Zero tolerance for corruption within judiciary - Chief Justice Nalin Perera | Sunday Observer

Zero tolerance for corruption within judiciary - Chief Justice Nalin Perera

Justice Nalin Perera was sworn in as the Chief Justice before President Maithripala Sirisena at his official residence last evening. Picture by President’s Media Division.
Justice Nalin Perera was sworn in as the Chief Justice before President Maithripala Sirisena at his official residence last evening. Picture by President’s Media Division.

The newly appointed Chief Justice pledged that he will maintain a zero tolerance policy with regard to corruption within the judiciary to enhance the integrity and accountability of the judiciary.

Hettikankanange Nalin Jayalath Perera, a career judge with a service spanning over three decades was appointed as the 46th Chief Justice last week, succeeding Chief Justice Priyasath Dep, who retired on Friday (12).

In an interview with the Sunday Observer, the Chief Justice H. N. J Perera who took oaths before President Maithripala Sirisena last Friday (12), said that during his term in office he would strive to address many issues gripping the legal system including delays and inefficiency.

“People must have confidence in the justice system. Justice must be easily accessible to all. Justice must be served to all in all circumstances, without hindrance. We need to address the barriers to the above three. The main one being the delays in the system” he said.

President Maithripala Sirisena at an event yesterday stated that he made the nomination after considering personal, professional information as well as academic credentials. The Judges’ Union had brought to the attention of the President that they had misgivings in the past due to the fact that career judges were seldom selected to the position of Chief Justice.

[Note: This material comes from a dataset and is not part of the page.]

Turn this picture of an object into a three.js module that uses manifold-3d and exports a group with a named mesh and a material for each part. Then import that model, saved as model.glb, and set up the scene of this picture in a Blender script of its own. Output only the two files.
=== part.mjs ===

Justice Parinda Ranasinghe who was the Chief Justice from 1988 to 1991 was the last career judge who advanced to the position.

Reacting to these remarks, Chief Justice Perera said the appointment was like “breaking the ceiling in the system.” The move would bring hope to career judges that they could aspire to become at least a Supreme Court Judge one day, he added.

“The Judiciary should have a fair representation of career judges. But the judiciary also needs to have the blend of different experiences through the appointments from the Bar. However, priority should be given to career judges,” he explained. Speaking about his plans for the legal system of the country the new Chief Justice stated that reforms in several aspects were the need of the hour and must be achieved despite being a challenging task.

Grievances of the minor judiciary which had been overlooked for so long would also be a priority, he added.

“It is equally important to further enhance and strengthen the capacity of judicial officers through training and development on laws, procedure, and etiquette. We also need to build the confidence of judicial officers so that they could fearlessly, effectively and efficiently fulfill their task,” he said.

Another important aspect that was touched upon by the incumbent Chief Justice was the cost of legal action. “We need to minimise the cost that ordinary people are compelled to incur when they strive to access justice,” he said. Chief Justice Nalin Perera is sixth in seniority among the 10 Justices of the Supreme Court.

He has served on the Supreme Court since March 2016. Rising from within the ranks of the judicial service which he entered in 1977, in the 1980s, he also served as the Walasmulla Magistrate in the Hambantota District and Mount Lavinia, Kalutara, and Fort.